Creating randomness for actions takes many forms – the decks of cards in Welcome To…, for example – but none are anywhere near as riveting as listening to cubes rattle down a rickety tower. I’m still grinning, thinking of it now.

Ryan H - Twilight Imperium 3rd Edition

After owning the game for 18 months, I finally managed to get Twilight Imperium Third Edition to the table. This is a space-themed 4X game, not unlike the Civilization video game series. Here, you’re tasked with expanding your empire, wielding both diplomacy and space vessels to wrestle control over the galaxy. This game is renowned for its long play time, which, for us, reached the seven-hour mark in a modest three-player session.

This game has become my game of the month if only due to the attached excitement of finally getting to play this monster. In addition to that, this was also a very unique experience - a galactic marathon that I’m keen to run again. The politics and backstabbing was rife, even with our low player count, but I imagine this thrives with 5-6 players.
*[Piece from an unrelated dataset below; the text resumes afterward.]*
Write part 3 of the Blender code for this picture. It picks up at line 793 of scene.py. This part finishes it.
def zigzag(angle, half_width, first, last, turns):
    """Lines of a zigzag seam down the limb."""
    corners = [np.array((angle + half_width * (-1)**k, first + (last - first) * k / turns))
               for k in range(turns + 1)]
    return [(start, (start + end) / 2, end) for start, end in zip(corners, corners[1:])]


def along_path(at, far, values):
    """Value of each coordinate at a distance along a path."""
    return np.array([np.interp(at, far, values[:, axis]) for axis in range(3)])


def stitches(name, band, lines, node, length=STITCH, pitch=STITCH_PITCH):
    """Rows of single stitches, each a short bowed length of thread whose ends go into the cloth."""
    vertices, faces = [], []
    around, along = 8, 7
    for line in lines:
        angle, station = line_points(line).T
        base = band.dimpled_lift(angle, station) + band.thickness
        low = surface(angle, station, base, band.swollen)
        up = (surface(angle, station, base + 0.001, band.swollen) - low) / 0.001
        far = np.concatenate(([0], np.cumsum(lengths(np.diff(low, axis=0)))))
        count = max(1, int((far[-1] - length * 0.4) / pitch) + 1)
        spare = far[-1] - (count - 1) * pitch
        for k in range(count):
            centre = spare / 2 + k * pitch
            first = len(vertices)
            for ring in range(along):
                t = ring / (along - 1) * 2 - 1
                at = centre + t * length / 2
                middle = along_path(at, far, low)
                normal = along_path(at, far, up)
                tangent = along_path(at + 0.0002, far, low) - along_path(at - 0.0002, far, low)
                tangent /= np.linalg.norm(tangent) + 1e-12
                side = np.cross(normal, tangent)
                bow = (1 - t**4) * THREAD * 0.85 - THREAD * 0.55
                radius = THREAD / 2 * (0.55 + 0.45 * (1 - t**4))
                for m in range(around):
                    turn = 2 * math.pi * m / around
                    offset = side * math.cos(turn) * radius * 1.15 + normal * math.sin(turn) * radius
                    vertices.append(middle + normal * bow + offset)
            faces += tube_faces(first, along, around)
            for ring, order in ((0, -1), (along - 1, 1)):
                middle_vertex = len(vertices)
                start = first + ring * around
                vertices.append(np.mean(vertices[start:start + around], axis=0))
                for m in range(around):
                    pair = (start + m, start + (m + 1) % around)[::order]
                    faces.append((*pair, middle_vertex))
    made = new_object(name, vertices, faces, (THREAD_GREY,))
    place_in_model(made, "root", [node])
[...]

This was a tense game, but required a full day-in - hence why it was so difficult to get to the table. Components were plenty, including dozens of miniatures, tokens, player mats and more. This game offers plenty of depth and is an experience that any hobbyist board gamer should have the opportunity to enjoy.

That said, I do have an aching gripe with the game that I just can’t shake. Fantasy Flight Games have spoilt us with a plethora of components, requiring a box almost twice the size of my other board games to contain it all, and yet the Twilight Imperium 3rd Edition comes with zero storage solutions; no bags, no dividers, nothing. This is truly rage-inducing stuff that somewhat sours the whole experience and is going to make next session’s set-up an exercise of expletives and stress eating.

Still, the experience was very memorable and my qualms are completely overshadowed by my relief of finally sliding my glorious fleet of plastic invaders across a hexagonal galaxy of conquest and intrigue. I can’t wait to play again.